Combined, the quartet would have been likely the most dominant player out there.

As it was, they were pretty well remarkable using their own particular talents and well worthy of hockey's highest honour.

On Monday night, the group was inducted into the Hall in much the same way they played: quietly, with class and without much fanfare, making the best of a tough situation with the NHL in yet another lockout.

But from the mid- to late 1980s to three years ago, when Sakic and Sundin, the long-time captains of the Colorado Avalanche and Toronto Maple Leafs, retired, the four helped define a generation that ran the extremes of when 100-point seasons were plentiful to the Dead Puck Era entering the 2004-05 lockout.

The group still has to be joined by a few more contemporaries – from Teemu Selanne to Mark Recchi and Brendan Shanahan – but they are still part of the last of a group, marking the end of an era when 1,300-plus-point careers like those of Sakic, Oates and Sundin were far easier to reach.

No one involved expects that to remain the standard for long.

"I think it would be impossible to be like that again," Oates said, now coach of the Washington Capitals. "Every year, the league gets better in my opinion. The talent we see every single night it's fantastic. The coaching's better, the goaltending's better, and people have to start appreciating the talent that's on the ice, similar to soccer in a sense. There's not a lot of goals; you've got to appreciate the talent."

Some believe the period these four played in was a better, simpler one.

"You don't put a cap on lightning," was how Pat Quinn, who coached three of the Hall of Famers, put it when asked about coaching a young Pavel Bure in Vancouver. "You let it go.

"That was my theory with him and most players that have exceptional talent. Too many of our coaches try and create a herd where we'll all be the same. That's not what this game is about. I want to see their talent. The three players that I had here, they were all like that."

Monday's ceremony was full of poignant moments, with the most memorable likely when Oates nearly broke down while thanking his family, including father David, who taught his son to play like soccer great Stanley Matthews and pass the puck at every opportunity, and new wife, Donna.

"I wish we met earlier," Oates joked to his wife, "so you'd see I was a better player."

Bure's speech touched on his memories of taking the subway to his first hockey games in Moscow as a six-year-old with his mother, Tatiana, who was sitting in the front row at the ceremony as her son's eyes welled up with tears.

"Thank you from the bottom of my heart," Bure said, addressing his fans.

The players' four speeches were all fairly understated – fitting given Sakic had used that term early in the day to describe himself and his fellow inductees.

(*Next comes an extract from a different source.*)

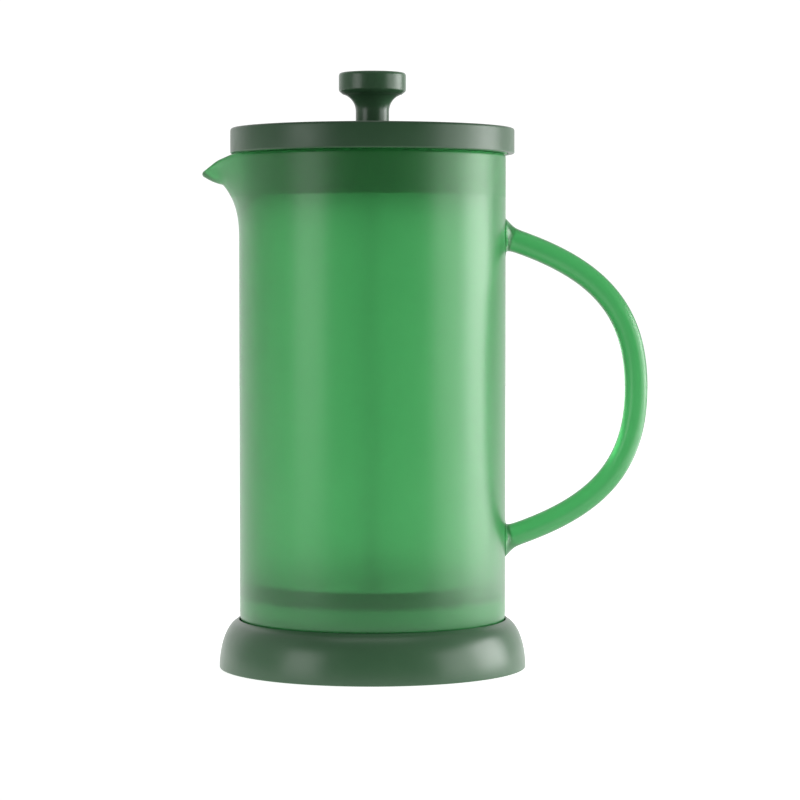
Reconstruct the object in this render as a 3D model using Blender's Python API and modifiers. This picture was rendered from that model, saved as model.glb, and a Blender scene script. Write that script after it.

There was little ego when they played and even less so now, as they stood in their black blazers, pushed through their speeches and tried to thank everyone who had touched their careers in a handful of minutes.

"I think the majority of us come from simple means," Oates said, another aspect of his era that could be slipping away as costs skyrocket at the grassroots level. "Just the way we were raised. I want to say most hockey players are classy guys and just a little bit humbled."

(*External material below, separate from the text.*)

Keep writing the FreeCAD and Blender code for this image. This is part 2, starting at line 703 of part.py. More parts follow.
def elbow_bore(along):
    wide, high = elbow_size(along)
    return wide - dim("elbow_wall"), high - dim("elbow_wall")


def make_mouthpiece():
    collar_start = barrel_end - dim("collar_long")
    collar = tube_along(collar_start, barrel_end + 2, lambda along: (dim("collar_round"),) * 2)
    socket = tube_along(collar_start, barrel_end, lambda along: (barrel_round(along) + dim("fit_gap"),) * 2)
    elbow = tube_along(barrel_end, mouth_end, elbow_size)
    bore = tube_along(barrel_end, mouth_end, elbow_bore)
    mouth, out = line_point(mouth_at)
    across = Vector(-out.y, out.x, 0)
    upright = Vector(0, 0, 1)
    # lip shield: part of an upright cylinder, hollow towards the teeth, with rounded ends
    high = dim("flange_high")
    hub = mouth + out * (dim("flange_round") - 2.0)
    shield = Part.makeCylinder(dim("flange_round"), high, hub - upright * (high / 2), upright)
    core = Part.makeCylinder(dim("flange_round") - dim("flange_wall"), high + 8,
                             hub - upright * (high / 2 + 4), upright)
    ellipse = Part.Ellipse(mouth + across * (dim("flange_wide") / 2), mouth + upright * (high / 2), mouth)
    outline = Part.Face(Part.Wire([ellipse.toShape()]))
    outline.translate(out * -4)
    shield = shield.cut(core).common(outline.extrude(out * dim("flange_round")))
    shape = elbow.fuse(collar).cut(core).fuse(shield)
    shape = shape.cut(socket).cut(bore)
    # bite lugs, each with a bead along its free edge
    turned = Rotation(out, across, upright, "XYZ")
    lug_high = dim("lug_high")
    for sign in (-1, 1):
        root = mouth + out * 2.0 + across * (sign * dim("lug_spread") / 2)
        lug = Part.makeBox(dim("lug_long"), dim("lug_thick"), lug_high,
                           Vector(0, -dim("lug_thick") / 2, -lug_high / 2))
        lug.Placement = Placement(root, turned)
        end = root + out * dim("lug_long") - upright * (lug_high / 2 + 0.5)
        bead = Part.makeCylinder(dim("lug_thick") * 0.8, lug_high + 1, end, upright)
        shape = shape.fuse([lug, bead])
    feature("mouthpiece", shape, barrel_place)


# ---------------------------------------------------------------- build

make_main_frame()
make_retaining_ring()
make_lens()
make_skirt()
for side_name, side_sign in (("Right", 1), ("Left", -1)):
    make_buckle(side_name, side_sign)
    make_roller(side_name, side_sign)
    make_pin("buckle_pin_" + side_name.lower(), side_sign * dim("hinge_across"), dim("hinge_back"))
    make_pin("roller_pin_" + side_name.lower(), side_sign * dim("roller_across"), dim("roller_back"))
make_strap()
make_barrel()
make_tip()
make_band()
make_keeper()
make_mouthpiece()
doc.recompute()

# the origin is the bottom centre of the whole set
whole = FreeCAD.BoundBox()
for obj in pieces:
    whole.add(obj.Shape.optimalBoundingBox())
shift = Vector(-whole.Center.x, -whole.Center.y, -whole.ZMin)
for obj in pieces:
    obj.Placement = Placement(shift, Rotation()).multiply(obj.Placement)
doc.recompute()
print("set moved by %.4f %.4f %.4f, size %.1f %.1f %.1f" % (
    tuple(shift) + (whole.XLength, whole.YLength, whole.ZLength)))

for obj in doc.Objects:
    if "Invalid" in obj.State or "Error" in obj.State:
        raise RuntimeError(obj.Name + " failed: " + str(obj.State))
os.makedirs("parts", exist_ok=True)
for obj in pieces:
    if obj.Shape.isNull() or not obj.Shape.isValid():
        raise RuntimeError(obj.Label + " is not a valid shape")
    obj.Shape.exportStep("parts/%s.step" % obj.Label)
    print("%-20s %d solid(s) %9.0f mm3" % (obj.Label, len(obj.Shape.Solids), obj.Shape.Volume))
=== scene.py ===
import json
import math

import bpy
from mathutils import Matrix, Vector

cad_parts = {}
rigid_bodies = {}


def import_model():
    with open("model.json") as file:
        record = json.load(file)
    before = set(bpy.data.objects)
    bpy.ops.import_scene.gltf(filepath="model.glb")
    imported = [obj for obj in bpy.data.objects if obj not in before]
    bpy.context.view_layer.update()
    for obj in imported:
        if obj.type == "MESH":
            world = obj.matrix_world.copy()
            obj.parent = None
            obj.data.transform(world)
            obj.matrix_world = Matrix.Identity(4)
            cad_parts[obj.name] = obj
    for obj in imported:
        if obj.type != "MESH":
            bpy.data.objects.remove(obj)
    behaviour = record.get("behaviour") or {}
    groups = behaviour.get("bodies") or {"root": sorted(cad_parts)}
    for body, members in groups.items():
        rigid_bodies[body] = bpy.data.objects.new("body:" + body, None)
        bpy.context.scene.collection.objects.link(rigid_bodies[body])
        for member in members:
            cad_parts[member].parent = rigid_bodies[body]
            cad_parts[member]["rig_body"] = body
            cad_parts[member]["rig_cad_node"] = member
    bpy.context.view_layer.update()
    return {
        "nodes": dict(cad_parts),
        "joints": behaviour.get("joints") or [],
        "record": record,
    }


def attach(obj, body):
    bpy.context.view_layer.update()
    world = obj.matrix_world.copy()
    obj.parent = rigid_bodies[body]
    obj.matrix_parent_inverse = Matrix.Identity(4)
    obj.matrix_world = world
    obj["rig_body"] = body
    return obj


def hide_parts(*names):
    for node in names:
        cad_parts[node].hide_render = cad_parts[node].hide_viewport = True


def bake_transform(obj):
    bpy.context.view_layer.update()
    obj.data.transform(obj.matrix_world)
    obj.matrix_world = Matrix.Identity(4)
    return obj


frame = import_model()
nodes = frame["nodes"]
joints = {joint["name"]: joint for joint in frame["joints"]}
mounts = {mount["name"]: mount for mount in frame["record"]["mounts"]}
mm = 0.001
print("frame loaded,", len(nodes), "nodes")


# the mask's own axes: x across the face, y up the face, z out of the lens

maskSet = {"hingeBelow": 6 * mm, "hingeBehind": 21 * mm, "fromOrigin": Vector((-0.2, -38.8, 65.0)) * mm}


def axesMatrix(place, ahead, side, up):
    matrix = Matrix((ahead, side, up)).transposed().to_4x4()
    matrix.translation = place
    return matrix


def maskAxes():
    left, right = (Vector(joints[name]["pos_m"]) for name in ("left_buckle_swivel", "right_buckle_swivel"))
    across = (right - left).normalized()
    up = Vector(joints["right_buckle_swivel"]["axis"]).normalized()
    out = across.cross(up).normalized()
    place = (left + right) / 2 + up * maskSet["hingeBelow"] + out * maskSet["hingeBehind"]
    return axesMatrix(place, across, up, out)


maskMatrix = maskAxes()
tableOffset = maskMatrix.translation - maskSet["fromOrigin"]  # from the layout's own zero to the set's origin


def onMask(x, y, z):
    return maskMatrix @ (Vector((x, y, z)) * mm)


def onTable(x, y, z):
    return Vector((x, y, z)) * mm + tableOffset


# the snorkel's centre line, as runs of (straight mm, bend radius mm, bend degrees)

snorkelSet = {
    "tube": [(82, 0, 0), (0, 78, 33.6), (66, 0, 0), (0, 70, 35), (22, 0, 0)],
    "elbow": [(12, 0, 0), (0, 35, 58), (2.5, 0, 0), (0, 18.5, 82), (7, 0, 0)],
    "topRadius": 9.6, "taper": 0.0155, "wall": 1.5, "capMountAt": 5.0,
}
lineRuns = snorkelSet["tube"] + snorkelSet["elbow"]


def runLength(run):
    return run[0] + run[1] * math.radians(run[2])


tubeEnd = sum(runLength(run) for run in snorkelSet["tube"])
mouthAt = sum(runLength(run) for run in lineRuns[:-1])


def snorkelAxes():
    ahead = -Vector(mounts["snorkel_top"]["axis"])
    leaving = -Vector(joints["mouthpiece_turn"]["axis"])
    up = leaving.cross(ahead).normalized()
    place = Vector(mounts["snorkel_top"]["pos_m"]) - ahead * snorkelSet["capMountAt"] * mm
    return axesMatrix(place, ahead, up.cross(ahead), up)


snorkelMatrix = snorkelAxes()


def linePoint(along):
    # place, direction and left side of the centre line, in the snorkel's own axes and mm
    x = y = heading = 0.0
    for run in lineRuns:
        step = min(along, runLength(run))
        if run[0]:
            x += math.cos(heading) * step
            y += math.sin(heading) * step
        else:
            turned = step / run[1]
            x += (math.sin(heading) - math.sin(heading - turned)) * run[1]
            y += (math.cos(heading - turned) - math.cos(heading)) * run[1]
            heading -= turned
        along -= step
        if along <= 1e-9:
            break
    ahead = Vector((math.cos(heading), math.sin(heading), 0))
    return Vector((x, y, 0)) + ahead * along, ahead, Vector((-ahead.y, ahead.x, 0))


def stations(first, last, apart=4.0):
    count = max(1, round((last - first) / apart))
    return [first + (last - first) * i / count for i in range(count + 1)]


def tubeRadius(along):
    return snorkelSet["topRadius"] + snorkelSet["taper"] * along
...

Monday was taking that, multiplying it by four and putting it into a situation like the Hall of Fame whirlwind.

It was, at times, overwhelming.

So the tail end of an era – when goals were more plentiful, coaches let them play and at least these four key personalities were so inconspicuous despite their stardom on the ice – came in the way it played out through four terrific careers.

"It's really tough to take in to be honest with you," Sundin said of his Hall of Fame experience. "I'm very humbled by the whole weekend."